Ricks takes pains throughout the book to make it clear that he is not suggesting that Dylan was consciously creating these effects -- at least not always.   Right at the beginning he addresses the question of intention:

...I believe that an artist is someone more than usually blessed with a cooperative unconscious or subconscious, more than usually able to effect things with the help of instincts and intuitions of which he or she is not necessarily conscious.  Like the great athlete, the great artist is at once highly trained and deeply instinctual.  So if I am asked whether I believe that Dylan is conscious of all the subtle effects of wording and timing that I suggest, I am perfectly happy to say that he probably isn't.

Ricks reveals himself to be a fine artist as well, dancing across the service of Dylan's lyrics with a light touch, throwing out a bouquet of allusions, puns, and startling correspondences with T.S. Eliot, Keats, and, of course, the Bible.  He liberally quotes the critic William Empson, the novelist Samuel Butler, and the dyspeptic poet Philip Larkin.

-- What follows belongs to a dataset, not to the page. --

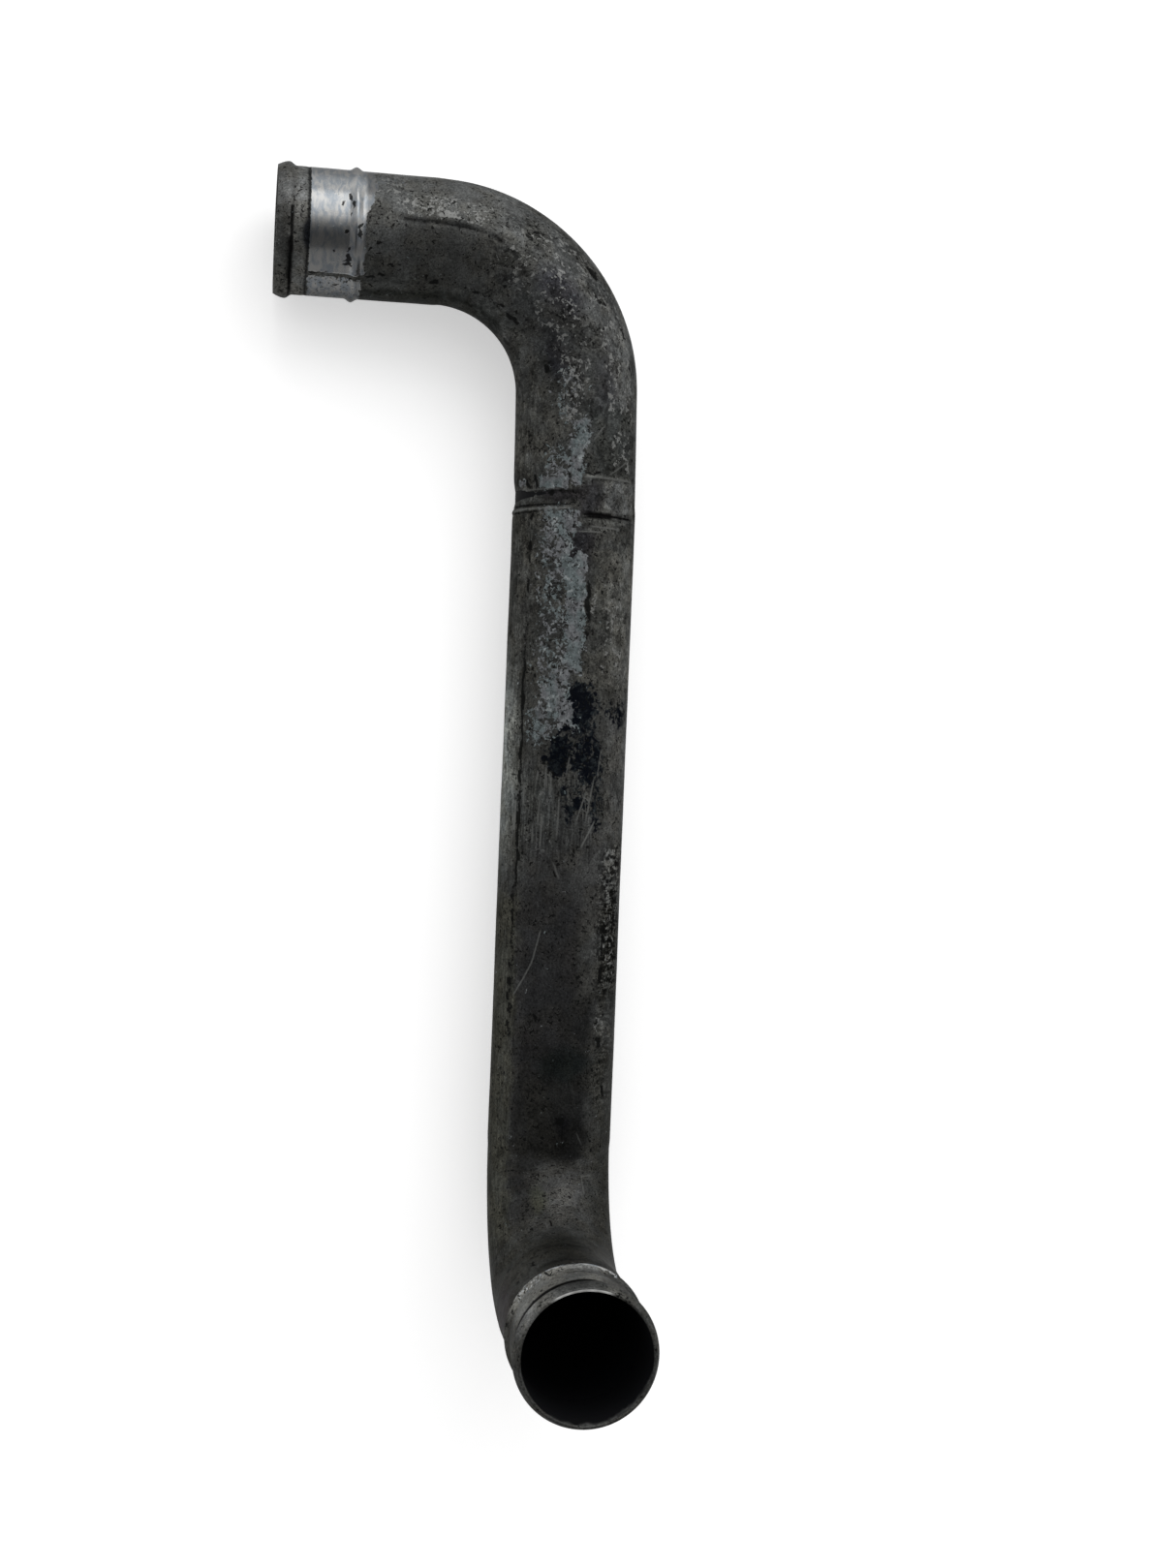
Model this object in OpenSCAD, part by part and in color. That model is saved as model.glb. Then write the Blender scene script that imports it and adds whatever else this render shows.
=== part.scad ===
// Bent hose pipe: one seam-welded tube with two bends in planes at right angles,
// and a rolled end bead and a rolled stop bead for a hose at each mouth.
// It lies on the underside of its straight run. Leg A lies beside it, towards -X at
// the +Y end, and leg B stands up towards +Z at the -Y end. The bender's clamp left a
// crease across the run, and the run turns a little there. The second bend was made a
// little out of square with the first, so leg B leans towards leg A's side.

/* [Tube] */
// Outside diameter of the tube
tube_d = 60; // [50:1:70]
// Wall thickness
wall_t = 1.5; // [1:0.1:2.5]
// Straight run between the two bends
run_len = 364; // [200:1:500]
// Distance from the bend to leg A down to the crease in the run
crease_pos = 56; // [20:1:120]
// How far the run turns at the crease, towards leg A
crease_angle = 1; // [0.5:0.5:4]

/* [Bends] */
// Centreline radius of the bend to leg A
bend_a_r = 70; // [55:1:100]
// Angle of the bend to leg A, past the crease
bend_a_angle = 89; // [60:1:100]
// Centreline radius of the bend to leg B
bend_b_r = 65; // [55:1:100]
// Angle of the bend to leg B
bend_b_angle = 89; // [60:1:100]
// How far leg B leans towards leg A's side, out of square with the bend to leg A
leg_b_lean = 1; // [0:0.5:4]
// How much smaller the tube's radius is where it was drawn through the bender
bend_draw = 0.3; // [0.2:0.1:0.6]

/* [Legs] */
// Straight length of leg A, from its bend to its mouth
leg_a_len = 78; // [60:1:140]
// Straight length of leg B, from its bend to its mouth
leg_b_len = 83; // [60:1:140]

/* [Hose beads] */
// Height of the end bead above the tube
end_bead_h = 1.8; // [1:0.1:3]
// Length over which the end bead rises from the mouth to its crest
end_bead_rise = 5.5; // [4:0.5:7]
// Length over which the end bead falls back to the tube
end_bead_fall = 3.5; // [2.5:0.5:5]
// Height of the stop bead above the tube
stop_bead_h = 1.6; // [1:0.1:3]
// Width of the stop bead
stop_bead_w = 7; // [5:0.5:10]
// Distance from the mouth to the middle of the stop bead
stop_bead_pos = 37; // [25:1:50]

/* [Hidden] */
tube_r = tube_d / 2;
bore_r = tube_r - wall_t;
bead_steps = 8;
// How far the straight stretches reach into the drawn ones
bend_lap = 0.5;
// How far the drawn stretch reaches into the run at the crease, past the turn there
crease_lap = ceil(bend_lap + tube_d * sin(crease_angle));
$fn = 96;

// Centre of leg A's mouth from the crease, before the turn at the crease and after it
reach_a_x = -bend_a_r * (1 - cos(bend_a_angle)) - leg_a_len * sin(bend_a_angle);
reach_a_y = crease_pos + bend_a_r * sin(bend_a_angle) + leg_a_len * cos(bend_a_angle);
mouth_a_x = reach_a_x * cos(crease_angle) - reach_a_y * sin(crease_angle);
mouth_a_y = reach_a_x * sin(crease_angle) + reach_a_y * cos(crease_angle);

// Centre of leg B's mouth from the crease, along the run and out from it
lower_len = run_len - crease_pos;
mouth_b_y = -lower_len - bend_b_r * sin(bend_b_angle) - leg_b_len * cos(bend_b_angle);
reach_b = bend_b_r * (1 - cos(bend_b_angle)) + leg_b_len * sin(bend_b_angle);

// The origin is under the middle of the whole pipe, level with its lowest bead
end_bead_r = tube_r + end_bead_h;
far_x = mouth_a_x;
near_x = max(tube_r, end_bead_r * cos(leg_b_lean) - reach_b * sin(leg_b_lean));
high_y = mouth_a_y + end_bead_r;
low_y = mouth_b_y + end_bead_rise * cos(bend_b_angle) - end_bead_r * sin(bend_b_angle);
run_x = -(far_x + near_x) / 2;
run_y = -(high_y + low_y) / 2;
run_z = end_bead_r;

// Height of a bead above the tube at a distance from the mouth
function end_bead(s) = s < end_bead_rise
    ? end_bead_h * sin(90 * s / end_bead_rise)
    : end_bead_h * (1 + cos(180 * (s - end_bead_rise) / end_bead_fall)) / 2;
function stop_bead(s) = stop_bead_h * (1 + cos(360 * (s - stop_bead_pos) / stop_bead_w)) / 2;

// Distances from the mouth at which the wall changes direction
end_bead_at = concat(
    [for (i = [0 : bead_steps]) end_bead_rise * i / bead_steps],
    [for (i = [1 : bead_steps]) end_bead_rise + end_bead_fall * i / bead_steps]);
stop_bead_at = [for (i = [0 : bead_steps]) stop_bead_pos + stop_bead_w * (i / bead_steps - 0.5)];

// One side of the wall of a leg, at radius r where there is no bead
function wall_side(r, len) = concat(
    [for (s = end_bead_at) [r + end_bead(s), len - s]],
    [for (s = stop_bead_at) [r + stop_bead(s), len - s]],
    [[r, -bend_lap]]);

function reversed(points) = [for (i = [len(points) - 1 : -1 : 0]) points[i]];

// A straight leg with its beads, from its bend at z = 0 up to its mouth. It is turned
// a quarter about its own axis, so that no edge of it starts on an edge of the bend.
module beaded_leg(length) {
    rotate([0, 0, 90])
        rotate_extrude()
            polygon(concat(wall_side(tube_r, length), reversed(wall_side(bore_r, length))));
}

// A bend that starts at the origin towards +Z and turns towards +X
module bend(radius, angle) {
    translate([radius, 0, 0])
        rotate([90, 0, 180])
            rotate_extrude(angle = angle)
                translate([radius, 0, 0])
                    difference() {
                        circle(r = tube_r - bend_draw);
                        circle(r = bore_r - bend_draw);
                    }
}

// A bend with its leg, started and turned the same way
module bent_leg(radius, angle, length) {
    bend(radius, angle);
    translate([radius * (1 - cos(angle)), 0, radius * sin(angle)])
        rotate([0, angle, 0])
            beaded_leg(length);
}

// A plain straight tube, up from z = 0
module straight_tube(length, draw) {
    linear_extrude(length)
        difference() {
            circle(r = tube_r - draw);
            circle(r = bore_r - draw);
        }
}

module pipe() {
    color("#85878a")
        translate([run_x, run_y, run_z]) {
            rotate([90, 0, 0])
                straight_tube(lower_len + bend_lap, 0);
            rotate([-90, 180, 0])
                rotate([0, crease_angle, 0]) {
                    translate([0, 0, -crease_lap])
                        straight_tube(crease_lap + crease_pos, bend_draw);
                    translate([0, 0, crease_pos])
                        bent_leg(bend_a_r, bend_a_angle, leg_a_len);
                }
            translate([0, -lower_len, 0])
                rotate([90, -90 - leg_b_lean, 0])
                    bent_leg(bend_b_r, bend_b_angle, leg_b_len);
        }
}

pipe();
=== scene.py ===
import math

import bpy
import numpy as np
from mathutils import Euler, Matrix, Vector, noise


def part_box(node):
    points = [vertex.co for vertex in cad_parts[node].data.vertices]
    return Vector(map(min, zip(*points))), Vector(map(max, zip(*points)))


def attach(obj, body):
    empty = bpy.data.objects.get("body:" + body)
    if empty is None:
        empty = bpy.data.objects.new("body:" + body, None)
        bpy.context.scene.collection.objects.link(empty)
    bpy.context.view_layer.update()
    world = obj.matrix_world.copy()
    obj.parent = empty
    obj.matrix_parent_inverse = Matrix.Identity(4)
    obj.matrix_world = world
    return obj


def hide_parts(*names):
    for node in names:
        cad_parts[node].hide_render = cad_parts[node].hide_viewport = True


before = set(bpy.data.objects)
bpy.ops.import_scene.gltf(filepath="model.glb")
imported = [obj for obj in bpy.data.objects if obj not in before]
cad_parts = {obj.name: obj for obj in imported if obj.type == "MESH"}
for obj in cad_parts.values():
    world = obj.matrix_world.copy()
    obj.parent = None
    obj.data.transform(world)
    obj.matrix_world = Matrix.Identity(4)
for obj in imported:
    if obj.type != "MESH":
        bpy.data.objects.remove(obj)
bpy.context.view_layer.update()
bpy.ops.object.select_all(action="DESELECT")

# ------------------------------------------------------------------ the pipe
# One length of aluminium tube, rolled from strip and welded along its side. Both ends were rolled
# into hose beads, and it was then pulled round two bends, whose clamp left a crease across the run.
# It is modelled in the maker's order: made straight along X first, and bent afterwards.

# Sizes in millimetres, and angles round the tube in degrees. Leg A lies down and leg B stands up,
# and places along the tube count from leg A's mouth.
tube_r = 30.0
wall = 1.5
drawn_in = 0.3
leg_a_len = 78.0
upper_run_len = 56.0
lower_run_len = 308.0
leg_b_len = 83.0
bend_a_r = 70.0
bend_b_r = 65.0
bend_a_turn = math.radians(89)
bend_b_turn = math.radians(89)
leg_b_lean = math.radians(1)
crease_turn = math.radians(1)
bend_a_from = leg_a_len
bend_a_to = bend_a_from + bend_a_r * bend_a_turn
crease_at = bend_a_to + upper_run_len
bend_b_from = crease_at + lower_run_len
bend_b_to = bend_b_from + bend_b_r * bend_b_turn
tube_len = bend_b_to + leg_b_len

end_bead_h = 1.8
end_bead_rise = 5.5
end_bead_len = 9.0
stop_bead_h = 1.6
stop_bead_w = 7.0
stop_bead_at = 37.0
seam_at = -52.0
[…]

In the 40 years that separate his first book, Milton's Grand Style, from Dylan's Visions of Sin, Ricks has established himself as one of the premier British literary critics of the second half of the 20th century (and into the 21st, as he is still going strong, having just recently finished a term as Oxford's Professor of Poetry).   But here, he writes as a fan -- a fan who just happens to know more about the ways that poetry actually works than just about anybody else who might be inclined to try to write about Dylan. 

So what's the point of reading a book like that?  Did I come away from it with an enhanced appreciation for Dylan's prosody?  Will it increase my appreciation for his songs?  Probably not, actually.  It'll make me listen a little differently, I suppose.  Mostly, it was just great fun.